Molly Taylor has plummeted to 26th in the SSV contest thanks to an incident on Stage 4 of the Dakar Rally, when she had been running as high as fifth.
The 2016 Australian Rally Champion and co-driver Dale Moscatt were exactly three minutes behind the leader at the Kilometre 239 waypoint between Al Qaisumah and Riyadh.
It was then when they made what was initially a minor navigational error, before Taylor’s day unravelled entirely as she tried to make up for lost ground.
“Everything was feeling really good, and then, just under 200km into the stage – we’d passed two cars at that point – and then we lost our way a little bit at a junction and just had to turn around to look for the waypoint that we needed to get,” she recounted on social media.
“Those two cars we passed got back in front of us, so I was trying to hunt them down, we were catching them again, and I was just pushing a bit too hard, trying to catch them quicker than I probably needed to.

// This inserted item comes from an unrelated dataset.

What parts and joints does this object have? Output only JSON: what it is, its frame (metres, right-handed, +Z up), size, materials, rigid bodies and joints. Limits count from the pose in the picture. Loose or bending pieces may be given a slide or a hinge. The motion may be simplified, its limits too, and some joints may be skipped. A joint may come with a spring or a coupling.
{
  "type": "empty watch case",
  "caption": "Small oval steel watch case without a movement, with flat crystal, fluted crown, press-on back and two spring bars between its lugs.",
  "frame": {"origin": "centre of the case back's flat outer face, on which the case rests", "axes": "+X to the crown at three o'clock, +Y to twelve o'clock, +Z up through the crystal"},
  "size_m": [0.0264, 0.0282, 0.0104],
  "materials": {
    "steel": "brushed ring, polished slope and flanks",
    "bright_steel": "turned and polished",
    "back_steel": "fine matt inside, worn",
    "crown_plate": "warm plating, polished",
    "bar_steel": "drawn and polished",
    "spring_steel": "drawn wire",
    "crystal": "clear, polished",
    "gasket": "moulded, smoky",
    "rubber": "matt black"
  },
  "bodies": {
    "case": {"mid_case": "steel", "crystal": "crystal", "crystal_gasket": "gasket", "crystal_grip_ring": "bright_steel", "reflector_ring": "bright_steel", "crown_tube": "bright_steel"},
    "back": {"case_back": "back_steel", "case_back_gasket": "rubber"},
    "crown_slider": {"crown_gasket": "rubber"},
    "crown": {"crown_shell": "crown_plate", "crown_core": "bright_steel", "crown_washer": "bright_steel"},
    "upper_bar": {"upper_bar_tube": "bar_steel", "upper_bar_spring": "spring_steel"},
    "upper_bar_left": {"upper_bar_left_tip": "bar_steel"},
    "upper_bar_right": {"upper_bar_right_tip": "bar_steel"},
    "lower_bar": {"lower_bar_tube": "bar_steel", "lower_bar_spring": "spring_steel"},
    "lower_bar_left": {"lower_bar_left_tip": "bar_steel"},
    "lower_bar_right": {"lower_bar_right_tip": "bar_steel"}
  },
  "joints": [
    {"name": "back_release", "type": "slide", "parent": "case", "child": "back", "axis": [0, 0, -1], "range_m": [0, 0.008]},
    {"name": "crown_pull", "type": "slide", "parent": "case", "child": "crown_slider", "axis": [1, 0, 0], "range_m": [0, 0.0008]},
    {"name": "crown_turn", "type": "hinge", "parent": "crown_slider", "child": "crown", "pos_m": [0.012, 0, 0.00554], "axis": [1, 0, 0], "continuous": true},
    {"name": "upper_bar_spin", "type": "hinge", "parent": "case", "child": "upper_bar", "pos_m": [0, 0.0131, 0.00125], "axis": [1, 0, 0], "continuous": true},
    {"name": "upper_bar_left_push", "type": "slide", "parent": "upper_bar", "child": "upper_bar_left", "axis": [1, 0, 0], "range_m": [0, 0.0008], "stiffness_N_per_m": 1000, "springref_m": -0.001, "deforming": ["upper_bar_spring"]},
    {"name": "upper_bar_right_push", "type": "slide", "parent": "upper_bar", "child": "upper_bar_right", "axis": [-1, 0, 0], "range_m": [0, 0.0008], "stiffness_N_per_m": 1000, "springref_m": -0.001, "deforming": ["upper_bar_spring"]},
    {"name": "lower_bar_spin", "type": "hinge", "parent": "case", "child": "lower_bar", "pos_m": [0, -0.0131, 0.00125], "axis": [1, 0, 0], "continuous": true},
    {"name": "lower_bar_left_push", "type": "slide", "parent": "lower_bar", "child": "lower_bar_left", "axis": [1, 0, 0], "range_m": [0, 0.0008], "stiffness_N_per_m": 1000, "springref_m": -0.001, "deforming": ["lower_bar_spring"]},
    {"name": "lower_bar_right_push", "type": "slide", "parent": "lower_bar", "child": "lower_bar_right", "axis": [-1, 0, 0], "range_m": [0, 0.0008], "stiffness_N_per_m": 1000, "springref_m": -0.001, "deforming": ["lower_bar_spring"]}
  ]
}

“[In] quite a fast sandy section, we were making good time, and it was just a big bump that I didn’t see until it was way too late.
“[I] just had a bit too much speed onboard, and had a pretty decent impact, damaged the car.”
According to Taylor, the impact caused a lower wishbone to be “completely banana-ed”, meaning they had to wait two hours for a support truck to arrive with spare parts for their Can-Am.
The light was fading once they got going again, without a windscreen, and with Taylor having to lift her dark visor to see.
That meant squinting through the sand and dust until they got hold of a pair of emergency goggles, all the way while trying to find their way in the darkness.
Taylor is now 26th overall at 4:39:40s off the pace, having started the day in eighth position.
“That dropped us way out of the top 10, which is disappointing,” he added.
“But that’s how it goes; we’ll learn from this one.”
Team-mate Austin Jones continues to lead the SSV race, by a margin of 4:13s.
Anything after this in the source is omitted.